We can now consider rotating the curve around the \(x\)-axis. As we do, the curve sweeps out a surface, and the area under the curve sweeps out a 3-dimensional solid. The solid has rotational symmetry about the \(x\)-axis and is called a solid of revolution.

Region described in previous graph rotated around the x axis to form a solid of revolution.

We can estimate the area under the graph \(y=f(x)\) in the plane by subdividing the \(x\)-interval and forming rectangles. Rotating these rectangles about the \(x\)-axis, we estimate the volume of the solid of revolution by cylinders.

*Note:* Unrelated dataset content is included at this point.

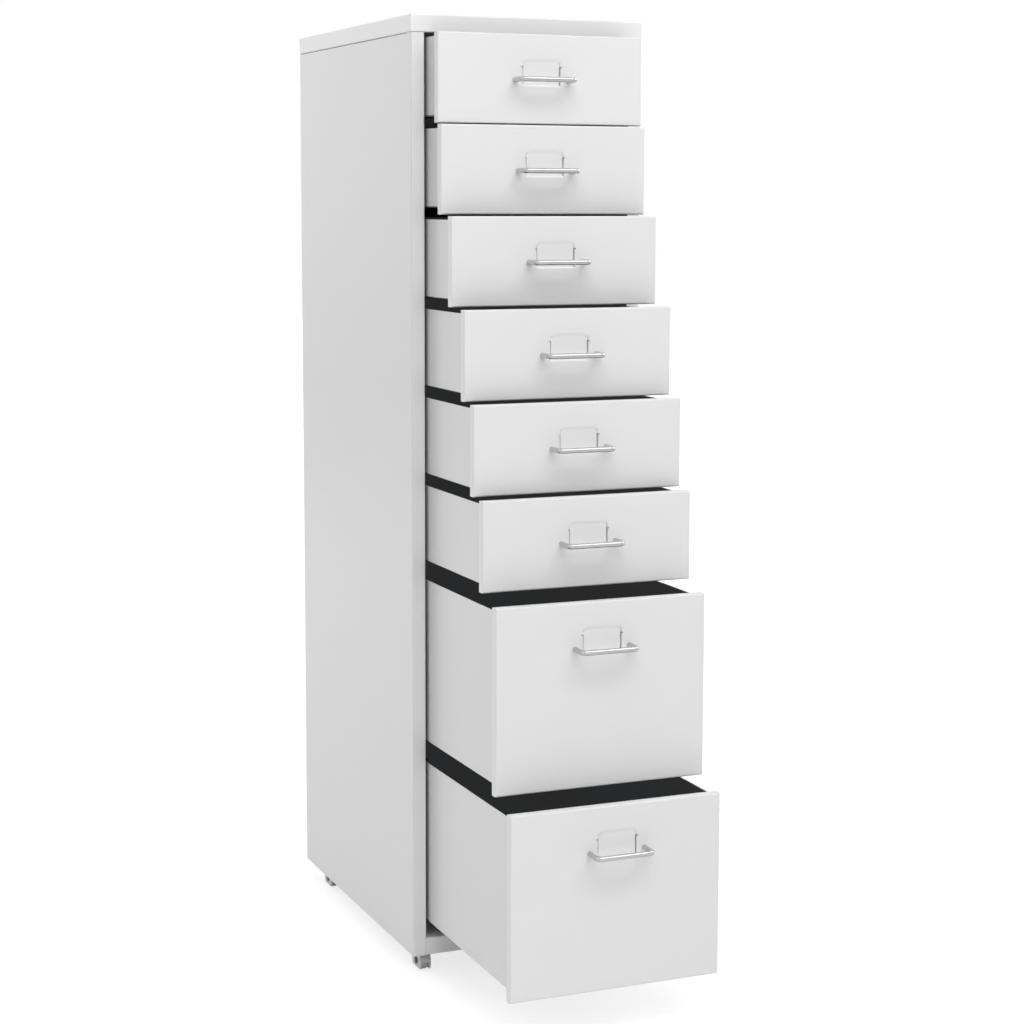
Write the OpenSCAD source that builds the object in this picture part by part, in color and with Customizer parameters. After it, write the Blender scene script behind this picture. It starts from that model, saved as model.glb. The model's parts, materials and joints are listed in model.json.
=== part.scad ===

Two diagrams. 1. y= root x, 5 rectangles shown under the curve.
2.	y= root x, graph illustrating volume of solid of revolution with 5 cylinders.
Detailed description of diagrams

Use our usual notation: we consider the graph of \(y=f(x)\) between \(x=a\) and \(x=b\), and we divide the interval \([a,b]\) into \(n\) subintervals \([x_0, x_1]\), \(\dots\), \([x_{n-1}, x_n]\) of width \(\Delta x\). As we have seen, for the right-endpoint estimate, the rectangles have width \(\Delta x\) and height \(f(x_j)\), and hence area \(f(x_j) \; \Delta x\). Similarly, the cylinders have radius \(f(x_j)\) and width \(\Delta x\), and hence volume \(\pi \, f(x_j)^2 \, \Delta x\). We can estimate the volume of the solid of revolution as \(\sum_{j=1}^n \pi \, f(x_j)^2 \, \Delta x\). Taking the limit as \(n \to \infty\), the volume of the solid of revolution is

\[ \int_a^b \pi \, f(x)^2 \; dx. \]

More generally, if we have a solid bounded by the two parallel planes \(x=a\) and \(x=b\), and at each value of \(x\) in \([a,b]\) the cross-sectional area of the solid is \(A(x)\), then the volume of the solid is

\[ \int_a^b A(x) \; dx. \]

Using this idea, it's possible to derive the formulas for the volumes of pyramids, prisms, and other solids. In higher mathematics courses one studies 3-dimensional (and higher-dimensional) volumes using multiple integrals.